What about Executive Order 8802, hailed as a corollary to the Emancipation Proclamation?  Shipyards and munitions factories that grudgingly complied would only hire Black men as janitors, and when a few were promoted to higher-skilled, better-paid positions, whites often walked off the job.  Delmont writes, "These 'hate-strikes' cost war-production plants more than 2.5 million worker hours during a tense three-month period from March to May 1943."  One employee in Canton, Ohio, said, "I would rather lose the war than work with those Negroes."  Needless to say, it was worse in Mobile and other Southern cities.  And it was even worse for Black women, many of them college educated, who joined the military or sought jobs in defense plants.  

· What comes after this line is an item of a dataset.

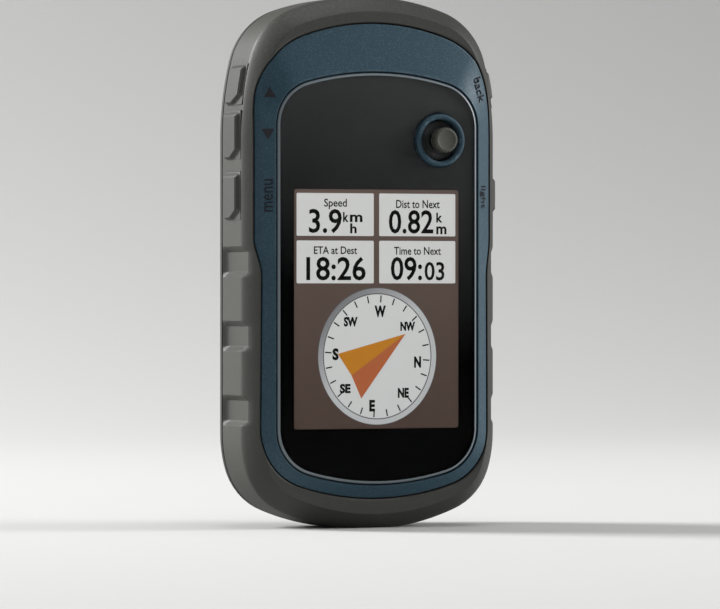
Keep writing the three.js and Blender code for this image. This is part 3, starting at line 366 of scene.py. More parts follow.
FAN_STEP = 0.1
insets = np.arange(0, 8.01, FAN_STEP)
fan = np.array([outline(BODY, i, HEIGHTS) for i in insets])


def body_ring(inset):
    """Body outline with a different inset at each column, read from a fan of insets."""
    place = np.clip(np.broadcast_to(inset, fan.shape[1]) / FAN_STEP, 0, len(insets) - 1.001)
    low = place.astype(int)
    part = (place - low)[:, None]
    column = np.arange(fan.shape[1])
    return fan[low, column] * (1 - part) + fan[low + 1, column] * part


pocket = outline(FACE, -GAP, HEIGHTS)
gaps = np.array([np.linalg.norm(fan[0] - p, axis=1).min() for p in pocket])
column_z = fan[0][:, 1]
notch = notch_depth(column_z) * (np.abs(fan[0][:, 0]) > HALF - 1)
BULGE = 0.06


def chamfer_depth(inset):
    """Depth of the front surface at an inset: a slightly full ramp, then the flat rim."""
    t = np.clip(inset / CHAMFER, 0, 1)
    return SIDE_FRONT + (RIM_FRONT - SIDE_FRONT) * t - CHAMFER_FULLNESS * np.sin(np.pi * t)


rings = [at_depth(body_ring(0.12), PARTING)]
for depth in np.r_[np.linspace(PARTING - 0.12, PARTING - 1.8, 7),
                   np.linspace(PARTING - 2.3, SIDE_FRONT + 0.35, 12)]:
    bulge = BULGE * ((depth - PARTING) / (SIDE_FRONT - PARTING)) ** 2
    fade = np.clip((PARTING - depth) / NOTCH_FADE, 0, 1)
    rings.append(at_depth(body_ring(np.maximum(bulge, notch * np.sin(fade * np.pi / 2))), depth))
start = np.maximum(BULGE, notch)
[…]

Half American tells the ugly truth about the "greatest generation" and its mission of liberating the world without first liberating itself.  That struggle would be postponed, hampered by the deliberate misrepresentation of Black fighting ability by the mainstream press, and the lies politicians like James Eastland and John Rankin spoke into the Congressional Record; by the murders of servicemen who dared return home in uniform; by the GI Bill which was left up to the states to administer, cutting most Black veterans out of opportunities for education and home ownership; by the racist attitudes of the overwhelming majority of white Americans.  It still has to be said -- racism is bad for everybody, even in peacetime.  

If that makes little white kids (or more likely their parents) feel sad and uncomfortable, so be it.  Maybe a history book is no good if it doesn't make you angry.  Half American will make you feel rage.  


Sergeant Isaac Woodard, Jr., US Army, attacked and blinded by a sheriff in Batesburg, South Carolina, as he returned home by bus in 1946.